Un clásico es un libro leído de una cierta manera. La sentencia es de Borges y perfectamente la alusión al libro podría sustituirse por el tango. Los argentinos hemos resuelto –muy a pesar de Borges- que “Mi noche triste” es no solo un clásico, sino también el hito fundacional, la invención de la escritura, el aterrizaje en la luna, el advenimiento de la señal mesiánica en un calendario que de aquí en más exhibirá, como proponía Gobello, dos eras: la contursiana y la precontursiana.
¿Pero entonces de qué particular manera hemos escuchado este tango, hemos apreciado estos versos? Lo hemos vivenciado, pues, con la perplejidad de quien se contempla a sí mismo, en un nuevo horizonte.
Arriesgo a imaginar que por aquellos meses de 1917, la Argentina escuchó este tango escrito por Pascual Contursi sobre una música de Samuel Castriota, en la voz de Carlos Gardel, con la secreta intuición de estar asistiendo a lo que el tango, en tanto género, podía llegar a ser.
Con innegables antecedentes en la poesía de Evaristo Carriego, en versos populares (españoles y criollos), en el canto de los payadores, en otros géneros de la canción popular ligados a la tradición campera (de hecho el tango que nos ocupa está escrito en décimas octosilábicas), e incluso en algunos tangos anteriores (Ángel Villoldo, Alfredo E. Gobbi, Arturo Mathon) Contursi comienza a desplegar, hacia 1914, lo que finalmente lograría dos años más tarde con Mi noche triste: un tango de amplia acogida popular que cuenta la historia íntima de un hombre que sufre.
El hecho de que haya sido éste el primer tango que cantó Gardel y el primero que grabó, no es un dato menor. Su nombre, la magia de su voz, están unidos inescindiblemente a esta historia.

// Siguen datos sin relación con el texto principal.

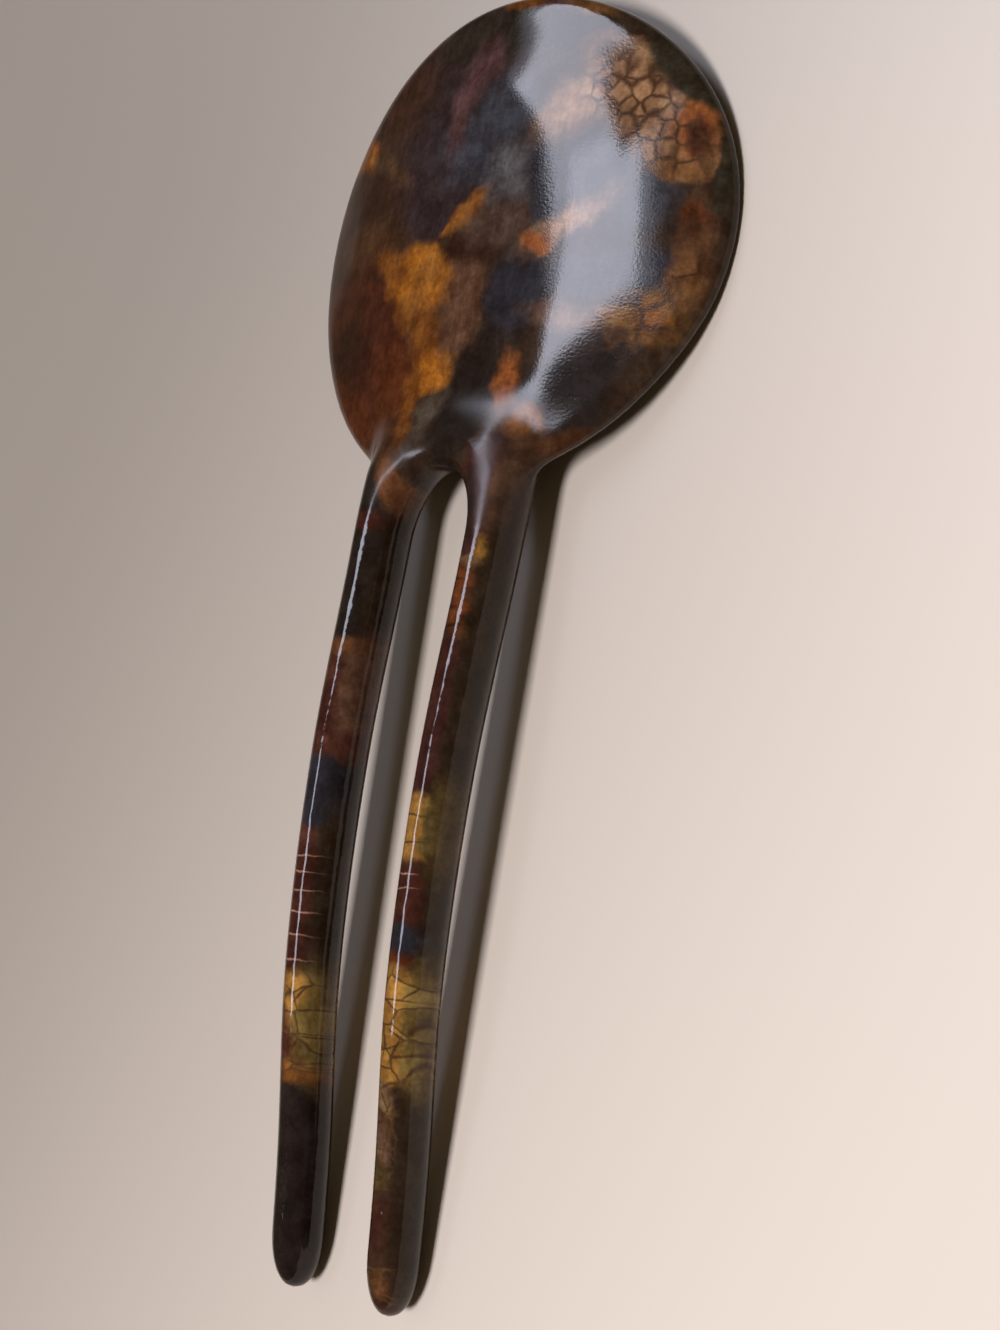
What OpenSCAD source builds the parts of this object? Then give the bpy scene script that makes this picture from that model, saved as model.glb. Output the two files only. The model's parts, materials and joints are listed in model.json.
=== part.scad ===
// Hair fork made from one piece: a domed, egg-shaped head with two arched prongs.
// It lies as it would on a table, dome up, on its two tips and the two sides of its head.
// X runs across the fork, +Y from the tips to the head, +Z up from the table.

/* [Overall] */
// Length from the prong tips to the far edge of the head
total_length = 140; // [120:1:170]

/* [Head] */
// Width of the head at its widest
head_width = 56; // [48:0.5:66]
// Length of the head's egg-shaped outline
head_length = 55; // [48:1:64]
// How much fuller the far half of the outline is than the near half
head_egg = 0.05; // [0:0.01:0.1]
// Thickness in the middle of the head
head_thickness = 4.4; // [3.4:0.1:5.6]
// Thickness of the head along its rounded rim
rim_thickness = 2.4; // [1.8:0.1:3.2]
// Width of the band in which the rim thickens to the middle
rim_band = 14; // [8:1:20]

/* [Prongs] */
// Distance between the prongs' centre lines at the head
root_spacing = 15.8; // [14:0.1:18]
// Distance between the prongs' centre lines at the tips
tip_spacing = 13.5; // [12:0.1:17]
// Width of a prong at the head
root_width = 5.2; // [4.4:0.1:7]
// Width of a prong just before its rounded tip
tip_width = 4.9; // [3.6:0.1:6]
// Thickness of a prong at the head
root_thickness = 7.6; // [5:0.1:9]
// Thickness of a prong just before its rounded tip
tip_thickness = 6.3; // [4:0.1:7.4]
// Length over which a tip rounds off
tip_length = 5.6; // [4:0.2:12]

/* [Root] */
// How far the gap between the prongs runs into the head's outline
crotch_depth = 2.2; // [1:0.1:6]
// Length over which the gap narrows to its rounded end
crotch_run = 7.4; // [4:0.2:12]
// Reach of the hollow blend where a prong's outer side meets the head
shoulder_blend = 2.5; // [2:0.5:7]
// How far the thick neck at the root runs on into the head before it has faded
neck_run = 14; // [8:1:22]
// Length over which the root takes on the head's sideways bow
bow_run = 12; // [6:0.5:18]

/* [Arch] */
// Rise of the prongs' middle line from the tips to the top of the arch
arch_rise = 5.6; // [3:0.1:9]

/* [Mesh] */
// Steps across the top of one prong, or of half the head
across_steps = 13; // [9:1:15]
// Steps along each prong between its tip and its root
prong_steps = 26; // [16:1:32]
// Steps along each half of the head
head_steps = 20; // [12:1:20]

/* [Hidden] */
shell_colour = [0.24, 0.11, 0.05];

// Steps along a rounded tip and along the rounded end of the gap
tip_steps = 7;
root_steps = 12;
// Halvings in the search for the outer edge
edge_halvings = 24;
// Sharpness of the crease where a prong sinks into the head
crease_power = 3;
// Powers that blunt the tips seen from the side, and gather the head's rows towards the gap
tip_power = 0.8;
gather_power = 1.8;

// Middle line of the arch: [share of the total length, share of the arch's rise]
SHARE = 0;
RISE = 1;
arch = [
    [0.00, 0.00],
    [0.10, 0.30],
    [0.24, 0.85],
    [0.40, 1.00],
    [0.57, 0.75],
    [0.74, 0.68],
    [0.87, 0.62],
    [1.00, 0.50]
];

// Places along the length, measured from the tips
head_start = total_length - head_length;
head_middle = total_length - head_length / 2;
gap_end = head_start + crotch_depth;
root_start = gap_end - crotch_run;
neck_start = gap_end - crotch_depth / 2;

// Helpers
function mix(a, b, t) = a + (b - a) * t;
function clamp01(t) = max(0, min(1, t));
function smooth(t) = let (u = clamp01(t)) u * u * (3 - 2 * u);
function round_over(d, r) = d >= r ? 1 : sqrt(max(0, 1 - pow(1 - max(0, d) / r, 2)));
function soft_max(a, b, k) = let (h = max(k - abs(a - b), 0) / k) max(a, b) + h * h * k / 4;
function power_sum(a, b, n) = pow(pow(abs(a), n) + pow(abs(b), n), 1 / n);

// Height of the arch's middle line above its height at the tips
function arch_slope(i) =
    let (a = max(i - 1, 0), b = min(i + 1, len(arch) - 1))
    (arch[b][RISE] - arch[a][RISE]) / (arch[b][SHARE] - arch[a][SHARE]);
function arch_span(s, i = 0) = i >= len(arch) - 2 || s < arch[i + 1][SHARE] ? i : arch_span(s, i + 1);
function arch_share(s) =
    let (
        i = arch_span(s),
        w = arch[i + 1][SHARE] - arch[i][SHARE],
        t = (s - arch[i][SHARE]) / w
    )
    arch[i][RISE] * (1 + 2 * t) * pow(1 - t, 2)
    + arch_slope(i) * w * t * pow(1 - t, 2)
    + arch[i + 1][RISE] * t * t * (3 - 2 * t)
    + arch_slope(i + 1) * w * t * t * (t - 1);
function arch_height(y) = arch_rise * arch_share(y / total_length);

// Prong sizes along the length
function along_prong(y) = clamp01(y / head_start);
function prong_centre(y) = mix(tip_spacing, root_spacing, along_prong(y)) / 2;
function prong_half_width(y) = mix(tip_width, root_width, along_prong(y)) / 2 * round_over(y, tip_length);
function prong_half_thickness(y) =
    mix(tip_thickness, root_thickness, along_prong(y)) / 2 * pow(round_over(y, tip_length), tip_power);
gap_radius = prong_centre(root_start) - prong_half_width(root_start);

// Height of the middle line above the table, which the tips' undersides touch
tip_rows = [for (i = [0 : tip_steps]) tip_length * (1 - cos(90 * i / tip_steps))];
tip_drop = min([for (y = tip_rows) arch_height(y) - prong_half_thickness(y)]);
function middle_height(y) = arch_height(y) - tip_drop;

// Sideways bow of the head: its rounded rim, which leans with the bow, comes down to the table
rim_radius = rim_thickness / 2;
head_drop = (middle_height(head_middle) - rim_radius) / (1 - 4 * rim_radius / head_width);
function bow(y) = head_drop * smooth((y - root_start) / bow_run);
function middle_surface(x, y) = middle_height(y) - bow(y) * pow(2 * x / head_width, 2);

// Depth inside the head's outline, and inside the prongs' outer sides: below 0 is outside
function head_swing(y) = (y - head_middle) / (head_length / 2);
function head_reach(y) = head_width / 2 * (1 + head_egg * head_swing(y));
function head_depth(x, y) =
    (1 - power_sum(x / head_reach(y), head_swing(y), 2)) * head_length / 2;
function prong_depth(x, y) = prong_centre(y) + prong_half_width(y) - x;
function rim_distance(x, y) =
    y > head_middle ? head_depth(x, y)
    : soft_max(head_depth(x, y), prong_depth(x, y), shoulder_blend);

// Distance from the edge of the gap between the prongs, which ends in half an oval
function gap_swing(y) = (y - root_start) / crotch_run;
function gap_distance(x, y) =
    y < root_start ? x - prong_centre(y) + prong_half_width(y)
    : (sqrt(pow(x / gap_radius, 2) + pow(gap_swing(y), 2)) - 1) * gap_radius;
function edge_distance(x, y) = max(0, min(rim_distance(x, y), gap_distance(x, y)));

// Inner and outer edge of a row: the outer one is found by halving the stretch that holds it
function inner_edge(y) =
    y >= gap_end ? 0
    : y < root_start ? prong_centre(y) - prong_half_width(y)
    : gap_radius * sqrt(max(0, 1 - pow(gap_swing(y), 2)));
function halve(y, inside, outside, left) =
    let (x = (inside + outside) / 2)
    left == 0 ? x
    : rim_distance(x, y) > 0 ? halve(y, x, outside, left - 1)
    : halve(y, inside, x, left - 1);
function outer_edge(y) =
    y > head_middle ? head_reach(y) * sqrt(max(0, 1 - pow(head_swing(y), 2)))
    : y < head_start - 2 * shoulder_blend ? prong_centre(y) + prong_half_width(y)
    : halve(y, prong_centre(y) + prong_half_width(y), head_width, edge_halvings);

// Half thickness: the head is a lens with a rounded rim, the prongs are rounded bars that run
// on into it and sink into its surface, and the two are joined by a soft crease
function lens_part(x, y) =
    let (d = edge_distance(x, y))
    mix(rim_thickness, head_thickness, smooth(d / rim_band)) / 2
    * round_over(d, rim_radius)
    * smooth((y - root_start) / crotch_run);
function prong_part(x, y) =
    prong_half_thickness(y)
    * smooth((neck_start + neck_run - y) / neck_run)
    * round_over(min(prong_depth(x, y), gap_distance(x, y)), prong_half_width(y));
function half_thickness(x, y) =
    power_sum(lens_part(x, y), prong_part(x, y), crease_power);

// Rows along the length, closer together where the outline turns fast
row_places = concat(
    tip_rows,
    [for (i = [1 : prong_steps - 1]) mix(tip_length, root_start, i / prong_steps)],
    [for (i = [0 : root_steps - 1]) mix(root_start, gap_end, sin(90 * i / root_steps))],
    [for (i = [0 : head_steps - 1]) mix(gap_end, head_middle, pow(i / head_steps, gather_power))],
    [for (i = [0 : head_steps]) mix(head_middle, total_length, sin(90 * i / head_steps))]
);
last_row = len(row_places) - 1;
first_head_row = tip_steps + prong_steps + root_steps;

// Places across a row, from the inner edge to the outer edge
function across_share(j, y) =
    let (u = j / across_steps)
    mix((1 - cos(180 * u)) / 2, sin(90 * u), smooth((y - gap_end) / (head_middle - gap_end)));
function places_across(y) =
    let (inner = inner_edge(y), outer = outer_edge(y))
    [for (j = [0 : across_steps]) mix(inner, outer, across_share(j, y))];

// One ring: over the top from the inner to the outer edge, and back along the underside
ring_size = 2 * across_steps;
function ring(y) =
    let (xs = places_across(y))
    concat(
        [for (j = [0 : across_steps])
            [xs[j], y, middle_surface(xs[j], y) + half_thickness(xs[j], y)]],
        [for (j = [across_steps - 1 : -1 : 1])
            [xs[j], y, middle_surface(xs[j], y) - half_thickness(xs[j], y)]]
    );
function under_seam(y) = [0, y, middle_surface(0, y) - half_thickness(0, y)];

// Points: the rings of the right half, the same mirrored, and the underside's middle seam
right_points = [for (y = row_places) each ring(y)];
left_points = [for (p = right_points) [-p[0], p[1], p[2]]];
seam_points = [for (y = row_places) under_seam(y)];
all_points = concat(right_points, left_points, seam_points);
lowest = min([for (p = all_points) p[2]]);
points = [for (p = all_points) p - [0, total_length / 2, lowest]];

// Index of a ring's point k: the tips and the far end are single points,
// and the halves of the head share the points on the middle line
function point_index(side, row, k) =
    row == last_row ? row * ring_size
    : row == 0 ? (side * len(row_places)) * ring_size
    : row < first_head_row ? (side * len(row_places) + row) * ring_size + k % ring_size
    : k == 0 ? row * ring_size
    : k < ring_size ? (side * len(row_places) + row) * ring_size + k
    : row == first_head_row ? row * ring_size
    : 2 * len(row_places) * ring_size + row;

// Two triangles for each step of a ring, turned over on the mirrored side, without empty ones
function whole(t) = t[0] != t[1] && t[1] != t[2] && t[2] != t[0];
faces = [
    for (side = [0, 1], row = [0 : last_row - 1], k = [0 : ring_size - 1])
        let (
            a = point_index(side, row, k),
            b = point_index(side, row, k + 1),
            c = point_index(side, row + 1, k + 1),
            d = point_index(side, row + 1, k)
        )
        for (t = [[a, b, c], [a, c, d]])
            if (whole(t)) side == 1 ? t : [t[2], t[1], t[0]]
];

module hair_fork() {
    color(shell_colour)
        polyhedron(points = points, faces = faces, convexity = 6);
}

hair_fork();
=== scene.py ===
import json
import math

import bpy
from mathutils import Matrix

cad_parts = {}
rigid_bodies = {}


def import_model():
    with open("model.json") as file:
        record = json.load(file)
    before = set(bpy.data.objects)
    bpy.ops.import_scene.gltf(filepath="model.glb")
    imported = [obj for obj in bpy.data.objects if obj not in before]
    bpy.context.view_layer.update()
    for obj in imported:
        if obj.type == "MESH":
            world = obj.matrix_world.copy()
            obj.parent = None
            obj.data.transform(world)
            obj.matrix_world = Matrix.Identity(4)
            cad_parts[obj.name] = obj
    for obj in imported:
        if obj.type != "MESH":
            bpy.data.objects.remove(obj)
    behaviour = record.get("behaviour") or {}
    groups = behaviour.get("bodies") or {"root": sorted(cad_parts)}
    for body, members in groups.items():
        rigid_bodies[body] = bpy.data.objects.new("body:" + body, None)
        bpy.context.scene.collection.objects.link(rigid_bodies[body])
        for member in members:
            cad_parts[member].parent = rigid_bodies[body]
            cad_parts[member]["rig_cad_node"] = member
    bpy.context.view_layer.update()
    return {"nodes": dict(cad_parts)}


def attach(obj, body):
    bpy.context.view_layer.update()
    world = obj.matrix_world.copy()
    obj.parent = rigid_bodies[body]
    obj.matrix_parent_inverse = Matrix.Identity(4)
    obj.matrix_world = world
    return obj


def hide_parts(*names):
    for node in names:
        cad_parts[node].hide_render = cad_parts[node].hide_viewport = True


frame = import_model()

mm = 0.001  # metres in a millimetre


def pickOnly(thing):
    bpy.ops.object.select_all(action="DESELECT")
    thing.select_set(True)
    bpy.context.view_layer.objects.active = thing


def linear(hexTone):
    # a tone written as rrggbb, as the shaders want it
    parts = [int(hexTone[i:i + 2], 16) / 255 for i in (0, 2, 4)]
    return tuple(c / 12.92 if c <= 0.04045 else ((c + 0.055) / 1.055) ** 2.4 for c in parts) + (1,)


def addNode(tree, kind, **settings):
    node = tree.nodes.new(kind)
    for name, value in settings.items():
        setattr(node, name, value)
    return node


def feed(tree, node, values):
    # each value is a number, a vector, a colour, or the socket that it comes from
    for socket, value in values.items():
        if isinstance(value, bpy.types.NodeSocket):
            tree.links.new(value, node.inputs[socket])
        else:
            node.inputs[socket].default_value = value
    return node


def mathNode(tree, operation, first, second=0.0):
    node = addNode(tree, "ShaderNodeMath", operation=operation)
    return feed(tree, node, {0: first, 1: second}).outputs[0]


def vectorNode(tree, operation, first, second=(0, 0, 0)):
    node = addNode(tree, "ShaderNodeVectorMath", operation=operation)
    return feed(tree, node, {0: first, 1: second}).outputs[0]


def mixTones(tree, share, first, second, blend="MIX"):
    # the node's inputs 6 and 7 and its output 2 are the ones for colours
    node = addNode(tree, "ShaderNodeMix", data_type="RGBA", blend_type=blend)
    return feed(tree, node, {0: share, 6: first, 7: second}).outputs[2]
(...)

Distanciándose de la picardía sexual, del alarde de coraje y nombradía de las autorreferenciales apologías de los guapos -frecuentes en las letras de entonces- Contursi canta al hombre, llorando a una mujer; canta al hombre desnudo, al hombre que sufre lo que todos sufren: el amor, el desamor, la soledad, el abandono.
La exposición del argumento sentimental ha dado una nueva consistencia a la música, y ha logrado tender un puente hacia la intimidad del público. Sencillamente lo ha emocionado. Y de ese modo, la identificación personal del espectador con el protagonista del tango ha generado el placer de la contemplación, superando la simpleza (¿o precariedad?) de los recursos poéticos con los que el autor construyó su texto. Una vez más la técnica ha quedado a la intemperie de la emoción, y la canción popular vuelve a lucirse en el misterio de su complejidad: palabra-música-interpretación-espectador.
Pascual Contursi ha sido fiel a su mundo simple en busca de inspiración y allí la ha encontrado, logrando versos de modesta factura pero absolutamente genuinos que cuentan lo que otros letristas de aquel tango incipiente apenas se animaron a contar tímidamente: el despecho ante el abandono de la mujer querida.
De esta manera, deteniéndose con orgullosa melancolía en ese mundo de cosas animadas que reaccionan ante la partida de la compañera (la guitarra, la cama, la lámpara, el espejo), en un lenguaje llano, directo y sazonado con un “uso mesurado del lunfardo” - de acuerdo con la justa observación de Oscar Conde-, se erigía Contursi, con Gardel, como los pioneros del tango-canción. Sobre el acierto de estas dos figuras, los poetas que luego sobrevendrían encontrarán el gigante sobre cuyos hombros pararse, otear ese horizonte y seguir adelante.
Más tarde, el tema del “amuro” con que “Mi noche triste” se ganó su lugar, se convirtió en el tropezadero de muchos letristas. El tango se empantanó de sensiblerías y otras malversaciones poéticas con una letrística parasitaria (tan dañina al género) que consistió en repetir mal y anacrónicamente, lo que Contursi dijo con eficacia, con el intérprete óptimo, en el momento justo. Y la piecita del vate cedió paso a la decadencia lacrimosa de los decorados teatrales, a las insípidas caricaturas del abandono. Pero Contursi no es el responsable de estos excesos posteriores. Su invaluable aporte ya estaba hecho, y bien habido ya su lugar en la historia del tango.
En pocas palabras, “Mi noche triste”, más precisamente esa grabación de Carlos Gardel de 1917, representa la victoriosa irrupción del tango en la tradición occidental del canto al amor no como lugar común sino como ámbito obligado del quehacer creativo y, en general, el ingreso definitivo del tango en los temas universales del arte. Y la verdad es que no había otra forma de hacer del tango la “posibilidad infinita” a la que se refirió Leopoldo Marechal al definirlo.